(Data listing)
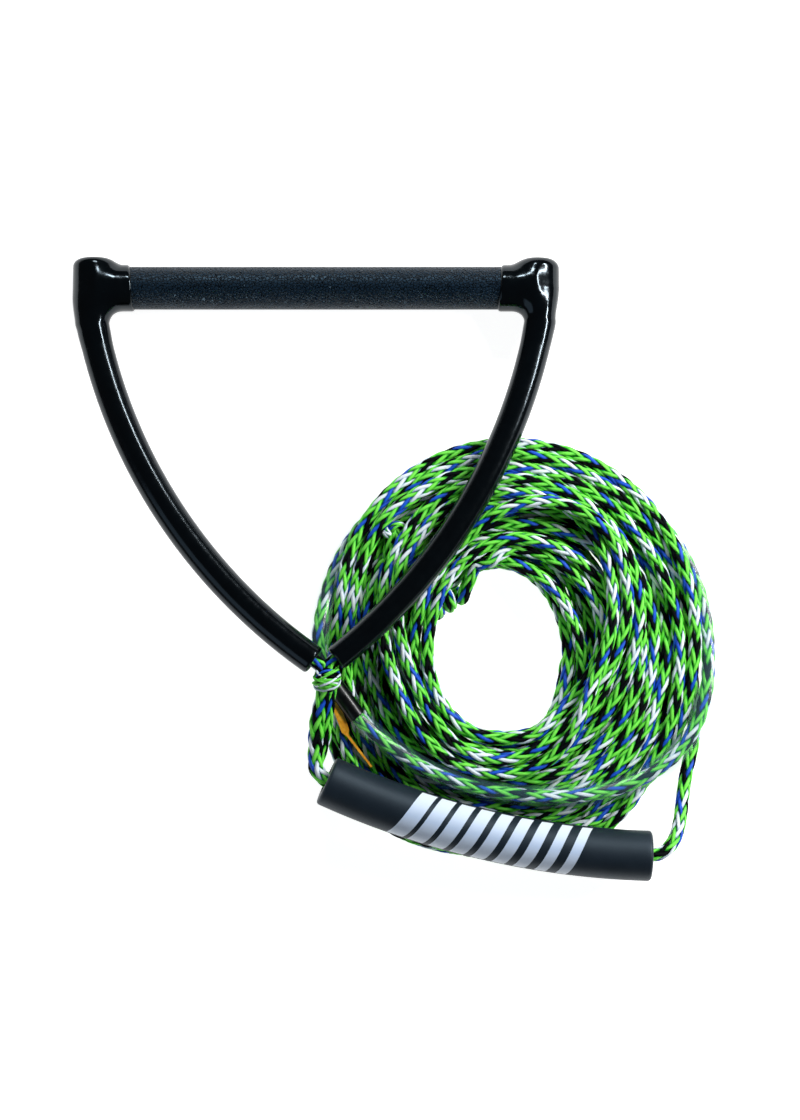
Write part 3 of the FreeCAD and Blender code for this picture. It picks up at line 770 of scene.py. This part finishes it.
def spline_line(points, resolution):
    """The points that a NURBS spline follows, in metres."""
    curve = bpy.data.curves.new("route", "CURVE")
    curve.dimensions = "3D"
    spline = curve.splines.new("NURBS")
    spline.points.add(len(points) - 1)
    flat = np.column_stack([np.asarray(points) * MM, np.ones(len(points))])
    spline.points.foreach_set("co", flat.ravel())
    spline.order_u = 3
    spline.use_endpoint_u = True
    spline.resolution_u = resolution
    holder = bpy.data.objects.new("route", curve)
    bpy.context.scene.collection.objects.link(holder)
    bpy.context.view_layer.update()
    mesh = bpy.data.meshes.new_from_object(holder.evaluated_get(bpy.context.evaluated_depsgraph_get()))
    line = np.array([v.co for v in mesh.vertices], float)
    bpy.data.objects.remove(holder)
    bpy.data.meshes.remove(mesh)
    return line


def put(body, slot, *pieces):
    """Rides pieces on a body. slot is not used."""
    for piece in pieces:
        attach(piece, body)


# ---------------------------------------------------------------- tow rope

# How much thicker the spliced stretch is, and where it gets thinner, in metres from the knot
SPLICE_MORE, SPLICE_THINS, SPLICE_TAPER = 0.8, 0.052, 0.04
CORE_STEP = 0.0035

rope_line = spline_line(np.concatenate([SPLICE_ROUTE, LEAD_ROUTE, coil_route()]), 4)
rope_length = stations(rope_line)[-1]
at = np.linspace(0, rope_length, 4000)
rope_radius = MM * (ROPE_D / 2 + SPLICE_MORE * (1 - ease((at - SPLICE_THINS) / SPLICE_TAPER)))
rope_yarns = braid("tow_rope", rope_line, rope_radius)
rope_core_line = evenly(rope_line, CORE_STEP)
core_radius = np.interp(stations(rope_core_line), at, rope_radius) * CORE_SHARE
rope_core = tube("tow_rope_core", rope_core_line, core_radius, CORE_SIDES, CORE_SHADE)
put("rope", "braided_rope", rope_core, *rope_yarns)
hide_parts("lead_splice", "lead_rope", "rope_coil", "coil_tie")

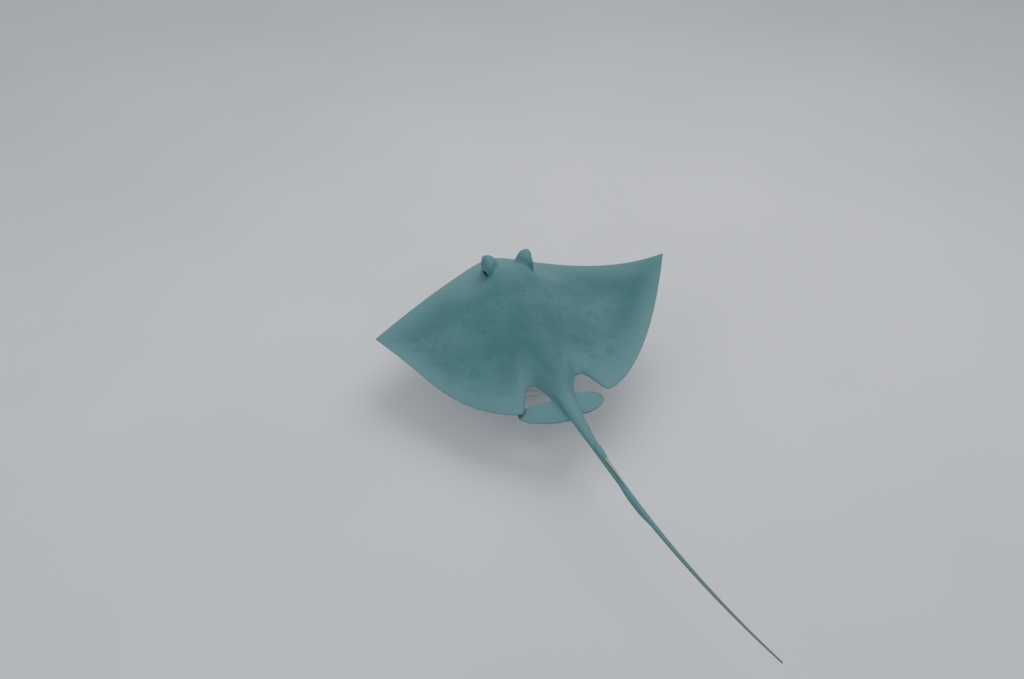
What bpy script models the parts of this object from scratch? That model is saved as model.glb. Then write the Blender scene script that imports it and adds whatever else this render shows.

◆ Task goal ◆
Take the lines from the first line of the records through the line holding "CORE_STEP = 0.0035", both included, and please reproduce them exactly with nothing added.

◆ Exercise output ◆
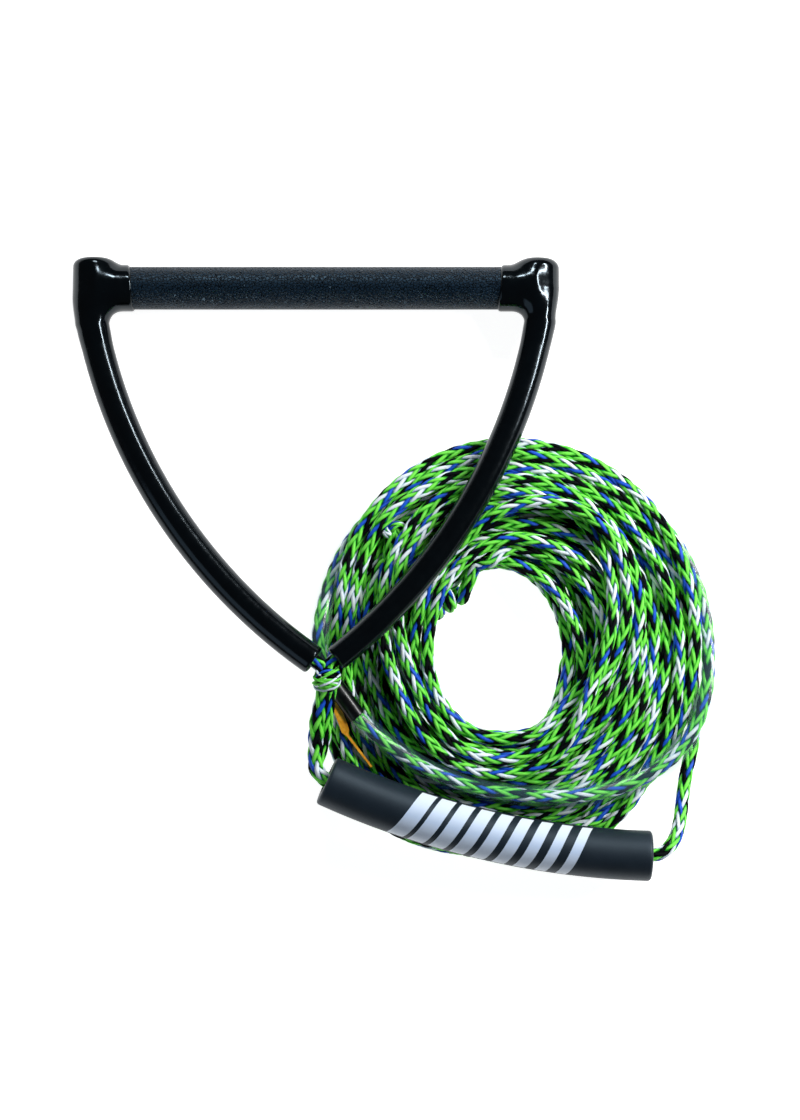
Write part 3 of the FreeCAD and Blender code for this picture. It picks up at line 770 of scene.py. This part finishes it.
def spline_line(points, resolution):
    """The points that a NURBS spline follows, in metres."""
    curve = bpy.data.curves.new("route", "CURVE")
    curve.dimensions = "3D"
    spline = curve.splines.new("NURBS")
    spline.points.add(len(points) - 1)
    flat = np.column_stack([np.asarray(points) * MM, np.ones(len(points))])
    spline.points.foreach_set("co", flat.ravel())
    spline.order_u = 3
    spline.use_endpoint_u = True
    spline.resolution_u = resolution
    holder = bpy.data.objects.new("route", curve)
    bpy.context.scene.collection.objects.link(holder)
    bpy.context.view_layer.update()
    mesh = bpy.data.meshes.new_from_object(holder.evaluated_get(bpy.context.evaluated_depsgraph_get()))
    line = np.array([v.co for v in mesh.vertices], float)
    bpy.data.objects.remove(holder)
    bpy.data.meshes.remove(mesh)
    return line


def put(body, slot, *pieces):
    """Rides pieces on a body. slot is not used."""
    for piece in pieces:
        attach(piece, body)


# ---------------------------------------------------------------- tow rope

# How much thicker the spliced stretch is, and where it gets thinner, in metres from the knot
SPLICE_MORE, SPLICE_THINS, SPLICE_TAPER = 0.8, 0.052, 0.04
CORE_STEP = 0.0035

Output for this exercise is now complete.